Et que dire de cette manchette à la une de l’édition de septembre 1949 : « Il faut remplacer le capitalisme. » Mgr Desranleau, bien connu pour avoir bruyamment appuyé en 1937 les grévistes de Sorel contre l’une des familles les plus riches et les plus puissantes au pays, les Simard, y déclare : « C’est ce capitalisme qui est la cause de toutes nos misères. Nous devons travailler contre, non pas pour le transformer, il est intransformable, non pas pour le corriger, il est incorrigeable, mais pour le remplacer. »
Bien qu’appuyées par la faction la plus combative du clergé, ces manchettes annoncent la déconfessionnalisation de la CTCC — alors présidée par Gérard Picard —, qui deviendra la CSN en 1960 et qui sera enrichie du syndicalisme de combat ainsi que du deuxième front théorisé par Marcel Pepin.
Des moyens diversifiés
En plus des nombreux conflits de travail qui se déroulent aux quatre coins du Québec, Le Travail relaie les positions sociales de la confédération pour améliorer les conditions générales de vie de ses membres, mais aussi celles de la population : un régime d’assurance-automobile (1947), un régime public et gratuit de santé et d’éducation incluant la gratuité scolaire (1958), une législation touchant les sociétés de finance, véritables requins qui égorgent les familles ouvrières (1964).

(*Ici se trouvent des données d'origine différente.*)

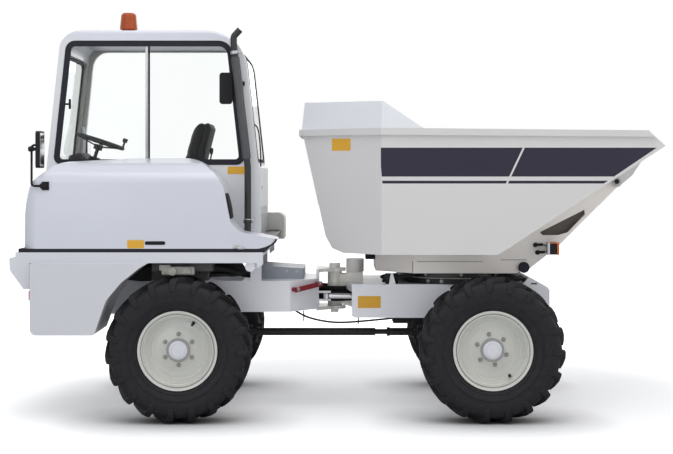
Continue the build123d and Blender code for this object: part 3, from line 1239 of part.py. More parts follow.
def skip_tub():
    """Thin-walled tub: bevelled rear corners, long front slope, open top and lip."""
    solid = slab_y(skip_outline(0), -SKIP_HALF_WIDTH, SKIP_HALF_WIDTH)
    for side in (-1, 1):
        solid -= skip_corner(side, 0)
    upward = [face for face in solid.faces() if face.normal_at().Z > 0.2 and face.center().Z > SKIP_RIM - 150]
    return solid, offset(solid, amount=-SKIP_WALL, openings=upward)


def rim_band(solid):
    """Folded rim that runs round the tub below the guard."""
    outline = [
        (SKIP_REAR - RIM_BAND_OUT, SKIP_RIM - RIM_BAND),
        (SKIP_REAR - RIM_BAND_OUT, SKIP_RIM),
        (SKIP_TOP_FRONT - 4, SKIP_RIM - 19),
        (SKIP_TOP_FRONT + 46, SKIP_RIM - 19 - RIM_BAND),
    ]
    half = SKIP_HALF_WIDTH + RIM_BAND_OUT
    band = slab_y(outline, -half, half)
    for side in (-1, 1):
        band -= skip_corner(side, RIM_BAND_OUT)
    return band - solid


def skip():
    """Swivelling tub with rim, pivot ears and the lugs of the tipping cylinder."""
    solid, body = skip_tub()
    body += rim_band(solid)
    ear = [
        (TIP_PIN_X - 170, slope_height(TIP_PIN_X - 170) + 3),
        (TIP_PIN_X + 230, slope_height(TIP_PIN_X + 230) + 3),
        (TIP_PIN_X + 175, TIP_PIN_Z + 136),
        (TIP_PIN_X + 117, TIP_PIN_Z + 48),
        (TIP_PIN_X + 38, TIP_PIN_Z - 20),
        (TIP_PIN_X - 38, TIP_PIN_Z - 20),
    ]
    for side in (-1, 1):
        start = SWIVEL_HALF_WIDTH + EAR_GAP
        low, high = sorted((side * start, side * (start + SWIVEL_PLATE)))
        body += slab_y(ear, low, high) + rod_y(TIP_PIN_X, TIP_PIN_Z, 42, low, high)
        inner = SWIVEL_HALF_WIDTH - SWIVEL_PLATE - 12
        low, high = sorted((side * inner, side * (start + SWIVEL_PLATE + 10)))
        body += rod_y(TIP_PIN_X, TIP_PIN_Z, TIP_PIN_RADIUS, low, high)
        lug = [
            (TIP_EYE_X - 90, slope_height(TIP_EYE_X - 90) + 3),
            (TIP_EYE_X + 90, slope_height(TIP_EYE_X + 90) + 3),
            (TIP_EYE_X + 36, TIP_EYE_Z - 24),
            (TIP_EYE_X - 36, TIP_EYE_Z - 24),
        ]
        low, high = sorted((side * 44, side * 62))
        cheek = slab_y(lug, low, high) + rod_y(TIP_EYE_X, TIP_EYE_Z, 40, low, high)
        body += cheek - rod_y(TIP_EYE_X, TIP_EYE_Z, TIP_PIN_RADIUS, low - 1, high + 1)
    return body


# ------------------------------------------------------------------ all nodes
def build():
    parts = {
        "rear_frame": rear_frame(),
        "deck_frame": deck_frame(),
        "rear_bumper": rear_bumper(),
        "tail_lamps": tail_lamps(),
        "side_tanks": Compound([side_tank(), mirrored(side_tank())]),
        "engine_hood": engine_hood(),
        "left_cover": left_cover(),
        "cab_platform": cab_platform(),
        "rubber_edge": rubber_edge(),
        "engine": engine(),
        "cab_shell": cab_shell(),
        "cab_roof": cab_roof(),
        "cab_glass": cab_glass(),
        "window_seals": window_seals(),
        "seat": seat(),
        "control_console": control_console(),
        "dashboard": dashboard(),
        "steering_wheel": steering_wheel(),
        "exhaust": exhaust(),
        "beacon": beacon(),
        "mirrors": mirrors(),
        "lock_bar": lock_bar(),
        "valve_cover": valve_cover(),
        "rear_axle": axle(REAR_AXLE, PIVOT - PROP_JOINT_REACH, FRAME_BOTTOM),
        "front_axle": axle(FRONT_AXLE, PIVOT + PROP_JOINT_REACH, FRONT_FRAME_BOTTOM),
        "front_frame": front_frame(),
        "slew_ring": slew_ring(),
        "swivel_frame": swivel_frame(),
        "rubber_buffers": rubber_buffers(),
        "work_lamps": work_lamps(),
        "skip": skip(),
        "prop_shaft_rear": prop_shaft_rear(),
        "prop_shaft_front": prop_shaft_front(),
        "steer_barrel": steer_barrel(),
        "steer_rod": steer_rod(),
        "tip_barrel": tip_barrel(),
        "tip_rod": tip_rod(),
    }
    tread = tyre()
    left_rim = rim()
    for name, x, side in WHEELS:
        place = Pos(x, side * WHEEL_Y, AXLE_HEIGHT)
        parts[f"{name}_tyre"] = place * tread
        parts[f"{name}_rim"] = place * (left_rim if side > 0 else mirrored(left_rim))
    return parts


for node, shape in build().items():
    save(shape, node)
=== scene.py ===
# %% [markdown]
# # A site dumper, dressed for its picture
# The machine's solids come from its construction model and never change here.
# This script gives them their paint, rubber, glass and steel, adds the small things
# that a solid model leaves out, and sets up a pale studio with one camera.

from math import cos, exp, pi, radians, sin

import bmesh
import bpy
from mathutils import Matrix, Vector


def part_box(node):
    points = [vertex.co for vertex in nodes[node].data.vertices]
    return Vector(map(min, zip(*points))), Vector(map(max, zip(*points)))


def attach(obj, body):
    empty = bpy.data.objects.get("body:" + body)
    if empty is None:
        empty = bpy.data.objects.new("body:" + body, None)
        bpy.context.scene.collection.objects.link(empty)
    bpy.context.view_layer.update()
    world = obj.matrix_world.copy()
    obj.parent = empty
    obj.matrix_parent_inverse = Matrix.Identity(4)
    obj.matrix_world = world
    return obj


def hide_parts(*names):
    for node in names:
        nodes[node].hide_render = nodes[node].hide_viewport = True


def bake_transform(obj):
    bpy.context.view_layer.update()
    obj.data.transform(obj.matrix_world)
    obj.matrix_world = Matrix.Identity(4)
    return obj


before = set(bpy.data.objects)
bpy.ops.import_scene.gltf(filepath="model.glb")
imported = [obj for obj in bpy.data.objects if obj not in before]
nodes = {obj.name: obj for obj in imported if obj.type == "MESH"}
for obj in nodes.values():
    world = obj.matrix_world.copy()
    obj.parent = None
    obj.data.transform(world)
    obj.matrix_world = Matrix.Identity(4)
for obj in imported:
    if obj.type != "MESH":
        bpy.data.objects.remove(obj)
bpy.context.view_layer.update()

# %% [markdown]
# A few short helpers keep the shaders readable. Each adds one node to a tree and feeds its
# inputs, and an input takes a number, a colour or the socket of another node.

# %% Helpers for objects and shader nodes
def in_scene(name, data):
    """An object for a mesh, a curve, a lamp or a camera, linked to the scene."""
    made = bpy.data.objects.new(name, data)
    bpy.context.scene.collection.objects.link(made)
    return made


def feed(tree, node, given):
    """Sets a node's inputs to numbers, colours or sockets."""
    for place, value in given.items():
        if isinstance(value, bpy.types.NodeSocket):
            tree.links.new(value, node.inputs[place])
        else:
            node.inputs[place].default_value = value


def add(tree, kind, given=None, **values):
    """A node with its inputs fed and its properties set."""
    node = tree.nodes.new(kind)
    for key, value in values.items():
        setattr(node, key, value)
    feed(tree, node, given or {})
    return node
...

L’information est toujours au cœur de l’action de la CSN pour bien renseigner ses membres sur les revendications et les luttes syndicales autant que sur les positions votées par les instances du mouvement. Si la presse imprimée garde sa pertinence, les moyens déployés aujourd’hui sont à l’image des technologies qui ne cessent de se développer. À l’ère numérique, la CSN diffuse aujourd’hui des vidéos, une infolettre, des blogues et des nouvelles, depuis son site Web et dans les médias sociaux. En outre, elle offre aux syndicats des sites Internet conviviaux pour qu’à leur tour, ils profitent de ces avancées et puissent mieux informer leurs membres.